Ms Aslam said even in his speech at the United Nations summit Mr Sharif did not talk about India and Jadhav but on the Kashmir issue.
After Ms Tasneem, Pakistan’s former high commissioner to India -Abdul Basit – who also served as country’s spokesperson at the Foreign Office, has said something about Mian Nawaz Sharif, which is quite astonishing.
Abdul Basit alleged that the former prime minister’s business interests had led to some actions which were against the national and state interests of Pakistan.
the viewpoint of Ms Aslam, Abdul Basit said that Nawaz Sharif wanted to develop a good relationship with India by striking a ‘private equation’ with Indian premier Narendra Modi but this approach, according to him, was flawed.
As far as the issue of Jammu and Kashmir was concerned, Mr Basit said that he had openly expressed his reservations on Nawaz Sharif’s Kashmir policy. He said it was a stated policy of Pakistan to remain in contact with the Hurriyat leadership and as High Commissioner to India, he had pursued the same policy.
“Though I was conveyed verbal directions many a time, I had always insisted on written directions from the prime minister,” he asserted, without elaborating on the subjects the directions were about or their likely ramifications.

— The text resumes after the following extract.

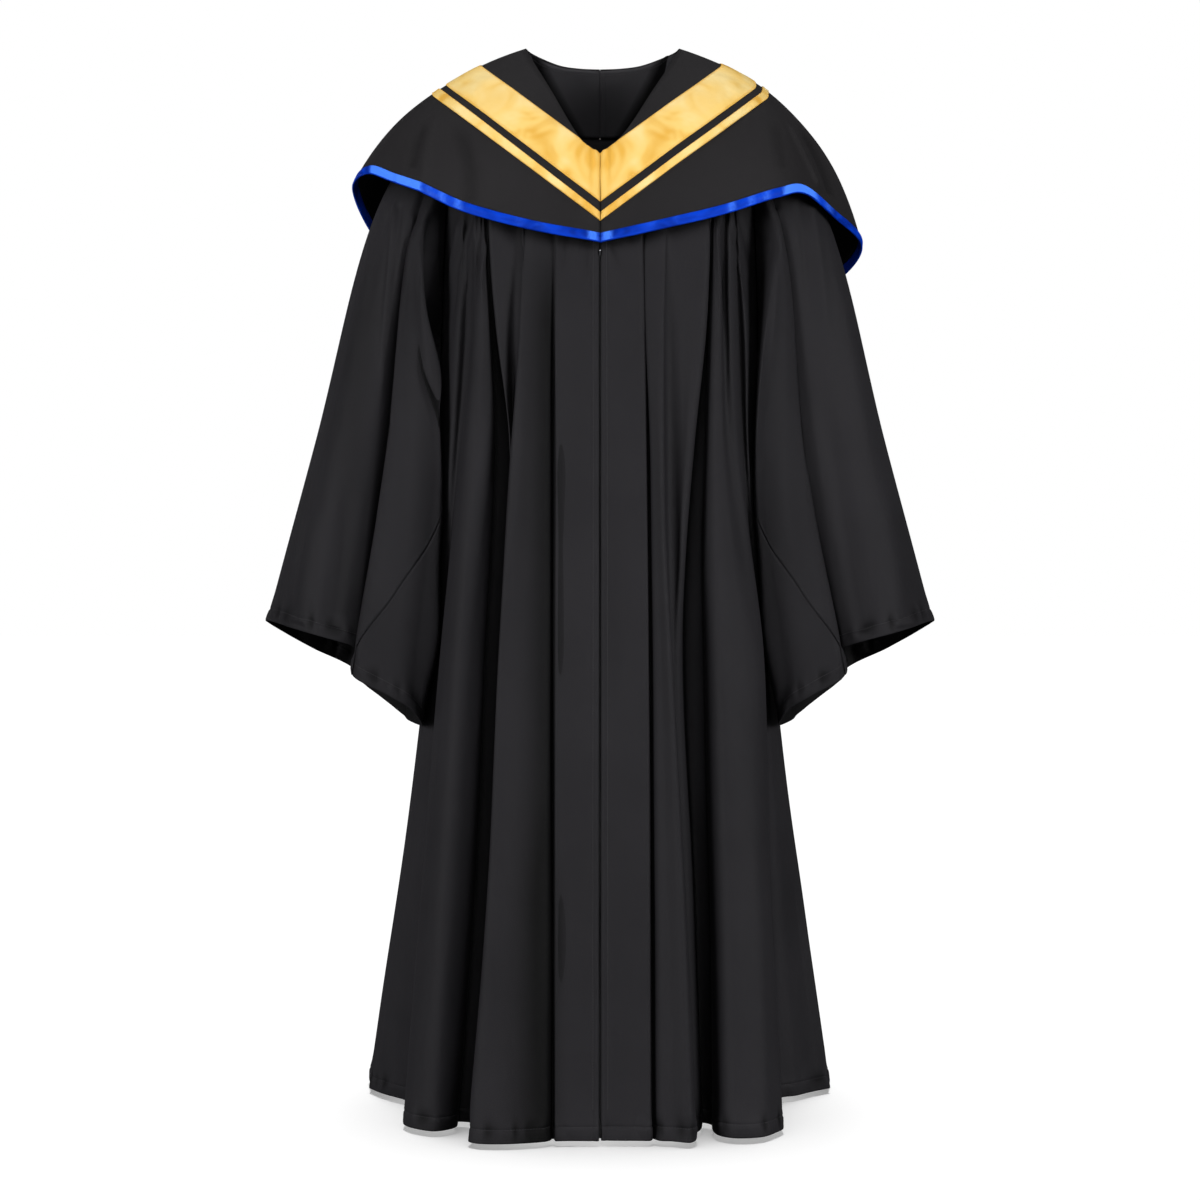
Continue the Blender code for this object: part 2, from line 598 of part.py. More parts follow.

Commenting on the business interests of Nawaz Sharif with India, Abdul Basit said that the Sharif family had sugar mills in Pakistan.
“I remember that Nawaz Sharif’s nephew, Salman Shehbaz, used to call me on phone at least once a month for issuance of visas to certain Indian nationals. I used to ask Salman Shehbaz to follow the SoPs (Standard Operating Procedures) for the issuance of visas to foreigners. But there were occasions that some visas were issued on verbal instructions due to emergency situations,” he said.
At present, the government is seeking repatriation from London of the three-time former premier, holding that he is a convict and should be sent to Pakistan to serve out the remaining term.
The PML-N leaders, however, oppose the contention, saying Mr Sharif would return to Pakistan only after full recovery. It’s not clear how long it may take him to deal with the multiple ailments.
Political observers say that the family of Mr Sharif had migrated from India and good relations between the two countries could be a natural desire of the former prime minister.
However, it is also a fact that India is an enemy and it had played an unforgivable role in the dismemberment of this country in 1971.
It is also an open secret that Prime Minister Modi is now trying to separate Balochistan from Pakistan. For this purpose, Indian RAW carries out subversive activities in the thinly-populated province whenever it gets an opportunity.
During the PML-N third term, Modi had come to Lahore to attend the wedding of Mr Sharif’s granddaughter, a move reflective of special ties between the two leaders.
(Mr Sharif had also participated in the wedding ceremony of Turkish President Erdogan’s daughter a few years ago and had also signed the marriage document as a witness. But Sharif-Erdogan ties can’t be compared to Sharif-Modi ties).
It is in the interest of the former prime to prove that he has no business interests in India and that he had issued no instructions to the Foreign Office, as alleged by the above-mentioned two former diplomats.
PML-N information secretary Marriyum Aurangzeb has issued a comprehensive statement to reject Ms Tasneem’s allegations as a false and biased expression of an individual’s views, based on her personal predilections.
Still, political observers are of the view that the matter is too serious to be left to the routine denials. It needs proper investigations.
The PML-N information secretary said Mr Sharif had taken a very sincere initiative for the resolution of the Kashmir dispute when he in 1998 invited the then former Indian prime minister to Pakistan. It was that diplomatic initiative that led to the Lahore Accord that contained in it the roadmap for the resolution of the Kashmir issue, she added.
“Again, it was Mian Sahab who refused to accede to the entreaties of world powers while rejecting their economic offers and insisting on carrying out six nuclear tests not only to restore strategic parity with India, but to demonstrate the invincibility of Pakistan’s non-conventional assets,” she said.
“The principled manner in which he dealt with the issue of Pakistan’s relations with its eastern neighbour is well documented.”
The PML-N spokeswoman said the former prime minister’s address to the UN General Assembly in 2016 contained the most forceful references ever to the issue of Kashmir and the most powerful condemnation of the atrocities and brutalities of the Indian occupation forces.
“Finally, it was Mian Sahab who was critical of the proposal made by a Pakistan’s military dictator to India to abandon the UN Security Council Resolutions that sanctify the righteousness of Pakistan’s stand on Kashmir,” the PML-N leader said.
“In the face of these established and well-known facts, no credence need be attached to the frivolous and baseless comments of the retired official of the Foreign Office. The facts speak for themselves,” she added.
She said Mr Sharif had been in national politics for over three decades and during this period he had dozens of occasions to deal with Indian leaders. “Facts and reality are a matter of record,” she added.